The Cardinals had plenty of reasons to lose to the Marlins on Tuesday evening at loanDepot park. Their starter was outdueled. They were outhit, both in the box score and in terms of any semblance of hard contact in the early goings. And their fielding was worse, with a pair of errors leading to an early Miami run.
But they won, 4-2, with an inning as gritty as they come, to lock up a “blue-collar style” first series victory of 2021.
“It's the sign of good, hard-nose, tough baseball,” said manager Mike Shildt. “Guys are dedicated to what they're doing, regardless of circumstances.”
Circumstances were born from a tough start for John Gant, who allowed a leadoff single before Tyler O’Neill saw a hard-hit ball kick off his glove, and his wonky relay throw to the infield allowed the first Marlin to score and ultimately set up a 2-0 Cards deficit. In the scorebook: a pair of errors for the 2020 Gold Glove Award-winning left fielder.
That set the stage for the sixth inning, which began with back-to-back singles from Tommy Edman and Paul Goldschmidt, only one of which left the infield -- by mere feet. Former Cardinal Sandy Alcantara was cruising to that point, becoming just the third Marlin to ever strike out 10 Cards in a start.

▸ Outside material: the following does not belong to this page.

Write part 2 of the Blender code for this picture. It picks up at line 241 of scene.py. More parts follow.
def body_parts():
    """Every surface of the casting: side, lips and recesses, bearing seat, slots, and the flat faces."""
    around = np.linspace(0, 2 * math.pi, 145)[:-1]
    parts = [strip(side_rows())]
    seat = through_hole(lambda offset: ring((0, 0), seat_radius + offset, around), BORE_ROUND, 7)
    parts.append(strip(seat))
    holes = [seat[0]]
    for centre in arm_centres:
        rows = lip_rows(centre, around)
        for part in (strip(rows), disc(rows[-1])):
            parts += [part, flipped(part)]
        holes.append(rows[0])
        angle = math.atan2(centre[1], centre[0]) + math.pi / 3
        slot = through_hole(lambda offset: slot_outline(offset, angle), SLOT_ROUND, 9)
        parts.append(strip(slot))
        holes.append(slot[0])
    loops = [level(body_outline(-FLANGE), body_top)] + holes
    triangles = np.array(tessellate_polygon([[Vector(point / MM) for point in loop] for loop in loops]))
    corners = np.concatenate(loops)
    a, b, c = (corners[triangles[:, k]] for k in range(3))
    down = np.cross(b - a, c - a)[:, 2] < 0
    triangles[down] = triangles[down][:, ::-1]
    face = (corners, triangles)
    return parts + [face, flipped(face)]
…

Nolan Arenado walked to load the bases, and then the fundamentals on which the Cardinals pride themselves kicked into high gear:
• Edman quickly seeing an opportunity and scampering home on a wild pitch
• Goldschmidt brilliantly reading a groundout to first to score
• Yadier Molina bringing Arenado home on a sac fly two batters later
It was a come-from-behind victory without an extra-base hit until Dylan Carlson sent insurance 380 feet into left field in the ninth.
“That sixth inning, we were able to battle there and find a way,” Arenado said, “and that's what good teams do. They find ways to win. To win a series like that is a pretty good feeling.”
Quickly and unceremoniously on brand, an agonizing 2-0 deficit became a 3-2 lead. The bullpen -- worked hard to this juncture of the season -- never looked back.
Part of that is because Gant had to work for his four innings, only throwing fewer than 20 pitches in a frame once. He allowed three walks, and his night brought an end to the first turn through the Cardinals' rotation. Not one starter threw a pitch in the sixth; only Daniel Ponce de Leon earned a win.
“Got to do a better job of getting deeper into that game and saving some bullets from those guys,” Gant said. “They used a lot tonight, but sometimes it's going to happen, and brush it off and move on. We got the team win, that’s all that matters.”
The short starts are no surprise for the Cardinals and all across the league, as starting-pitcher workload is under an intense microscope after the shortened 2020 season. The Cards preach confidence in their bullpen, which has held strong on the backs of Giovanny Gallegos and Alex Reyes pitching back-to-back nights in Miami.
St. Louis’ dependence on its ’pen has created difficult maneuvering for Shildt. Jordan Hicks was unavailable Tuesday after he pitched the day prior, his workload off Tommy John surgery being closely followed. Tyler Webb pitched in a spot Hicks likely would have been used, giving the lefty four outings in the first five games.
“It's a team within a team,” Shildt said, “and our bullpen has done a nice job, was really good tonight.”
The bullpen performed when it probably shouldn’t have on Tuesday -- taxed hard, with key arms out and others pitching for the second night in a row. Their efforts helped the Cardinals earn their first series win in the process.